Set task
Render the following material again verbatim, leaving nothing out.

※

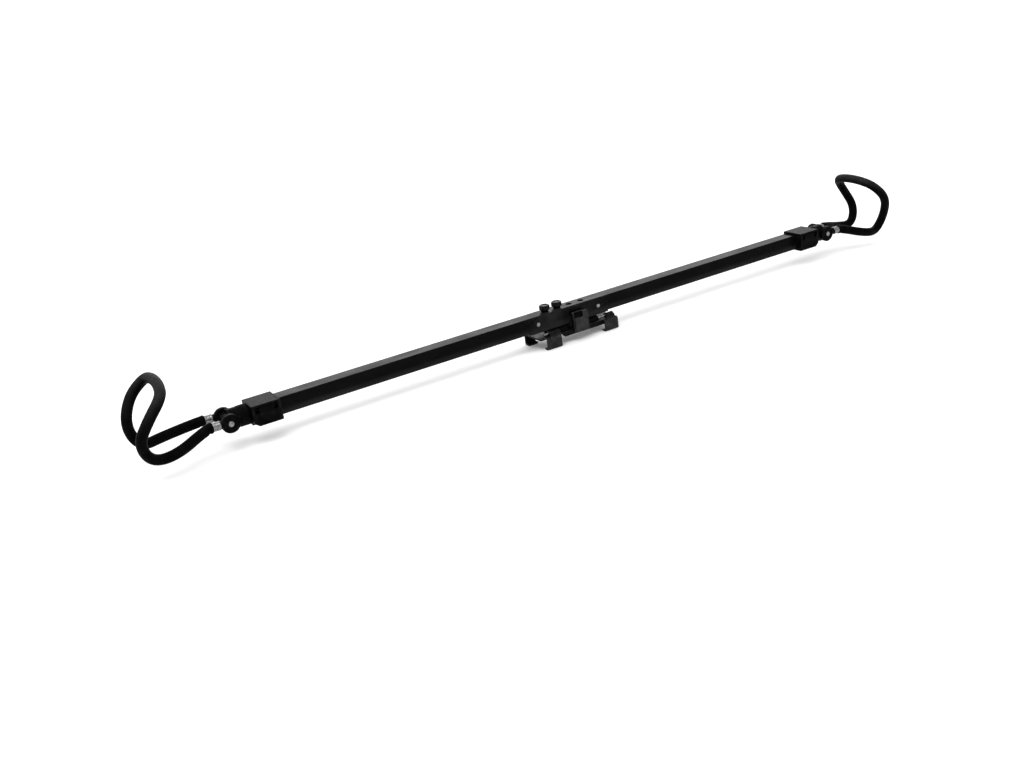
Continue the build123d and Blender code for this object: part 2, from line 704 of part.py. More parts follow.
def make_base_screws():
    """Pan-head screws up through the base and the pedestal into the saddle."""
    under = WEB_TOP - WEB_THICKNESS
    with BuildPart() as screws:
        with BuildSketch(Plane.XY.offset(under)):
            with Locations(BASE_SCREWS):
                Circle(BASE_SCREW_R)
        extrude(amount=-TUBE / 2 - FIT - 0.1 - under)
        with BuildSketch(Plane.XY.offset(under - 2.6)):
            with Locations(BASE_SCREWS):
                Circle(4.2)
                RegularPolygon(1.6, 6, mode=Mode.SUBTRACT)
        extrude(amount=2.6)
    return screws


def make_front_jaw(plate_ends, knuckle_ends):
    """J-shaped jaw: a lip under the rail, a plate in front of it and a knuckle on the shaft."""
    front = BASE_FRONT - 8 + PLATE / 2
    foot = FOOT_Z + PLATE / 2
    shoulder = WEB_TOP - WEB_THICKNESS / 2 + 0.6
    low_x, high_x = plate_ends
    knuckle_low, knuckle_high = knuckle_ends
    with BuildPart() as jaw:
        hook = bent_plate(across(low_x), [(BASE_FRONT - 2.6, shoulder + 1.2), (front, shoulder - 1.2),
                                          (front, foot), (front + 11, foot)])
        extrude(hook, amount=high_x - low_x)
        with BuildSketch(across(knuckle_low)):
            with Locations((SHAFT_Y, SHAFT_Z)):
                Circle(KNUCKLE_R)
            with BuildLine():
                Polyline((SHAFT_Y, SHAFT_Z - KNUCKLE_R + 0.4), (SHAFT_Y - 4.5, SHAFT_Z - KNUCKLE_R + 0.4),
                         (BASE_FRONT - 1, shoulder + 0.2), (front, shoulder - 1.4),
                         (front - 0.8, shoulder + 0.4), (BASE_FRONT - 2.2, SHAFT_Z + 3), close=True)
            make_face()
        extrude(amount=knuckle_high - knuckle_low)
        with BuildSketch(across(knuckle_low)):
            with Locations((SHAFT_Y, SHAFT_Z)):
                Circle(SHAFT_R + 0.02)
        extrude(amount=knuckle_high - knuckle_low, mode=Mode.SUBTRACT)
    return jaw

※

Correct result
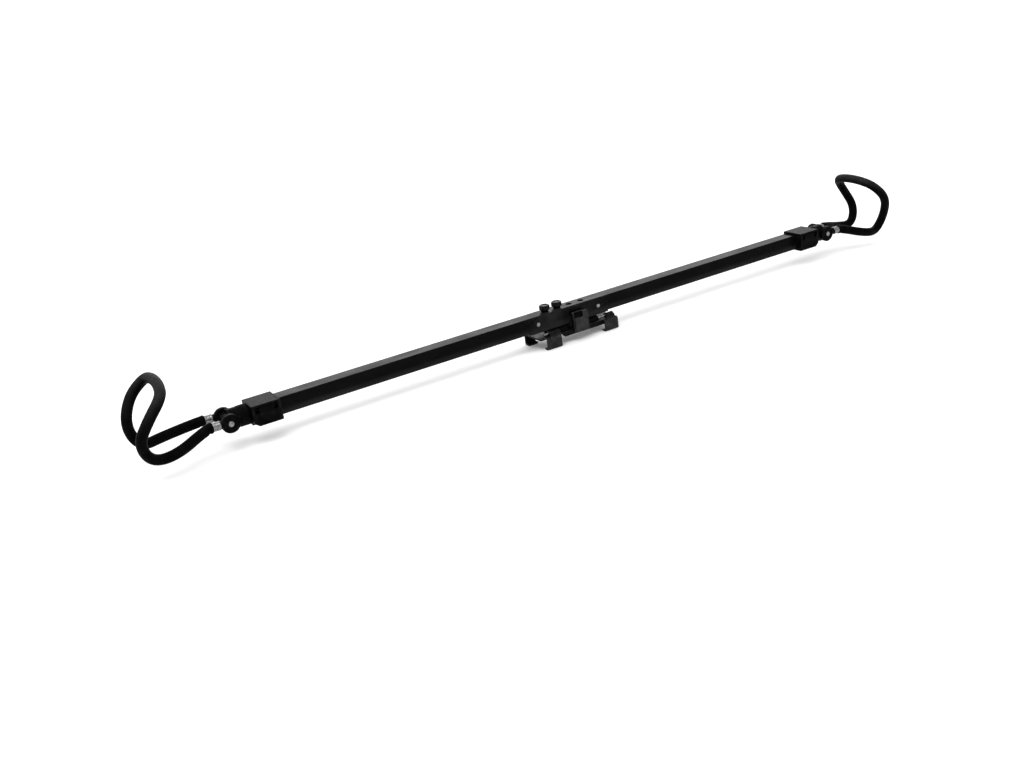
Continue the build123d and Blender code for this object: part 2, from line 704 of part.py. More parts follow.
def make_base_screws():
    """Pan-head screws up through the base and the pedestal into the saddle."""
    under = WEB_TOP - WEB_THICKNESS
    with BuildPart() as screws:
        with BuildSketch(Plane.XY.offset(under)):
            with Locations(BASE_SCREWS):
                Circle(BASE_SCREW_R)
        extrude(amount=-TUBE / 2 - FIT - 0.1 - under)
        with BuildSketch(Plane.XY.offset(under - 2.6)):
            with Locations(BASE_SCREWS):
                Circle(4.2)
                RegularPolygon(1.6, 6, mode=Mode.SUBTRACT)
        extrude(amount=2.6)
    return screws


def make_front_jaw(plate_ends, knuckle_ends):
    """J-shaped jaw: a lip under the rail, a plate in front of it and a knuckle on the shaft."""
    front = BASE_FRONT - 8 + PLATE / 2
    foot = FOOT_Z + PLATE / 2
    shoulder = WEB_TOP - WEB_THICKNESS / 2 + 0.6
    low_x, high_x = plate_ends
    knuckle_low, knuckle_high = knuckle_ends
    with BuildPart() as jaw:
        hook = bent_plate(across(low_x), [(BASE_FRONT - 2.6, shoulder + 1.2), (front, shoulder - 1.2),
                                          (front, foot), (front + 11, foot)])
        extrude(hook, amount=high_x - low_x)
        with BuildSketch(across(knuckle_low)):
            with Locations((SHAFT_Y, SHAFT_Z)):
                Circle(KNUCKLE_R)
            with BuildLine():
                Polyline((SHAFT_Y, SHAFT_Z - KNUCKLE_R + 0.4), (SHAFT_Y - 4.5, SHAFT_Z - KNUCKLE_R + 0.4),
                         (BASE_FRONT - 1, shoulder + 0.2), (front, shoulder - 1.4),
                         (front - 0.8, shoulder + 0.4), (BASE_FRONT - 2.2, SHAFT_Z + 3), close=True)
            make_face()
        extrude(amount=knuckle_high - knuckle_low)
        with BuildSketch(across(knuckle_low)):
            with Locations((SHAFT_Y, SHAFT_Z)):
                Circle(SHAFT_R + 0.02)
        extrude(amount=knuckle_high - knuckle_low, mode=Mode.SUBTRACT)
    return jaw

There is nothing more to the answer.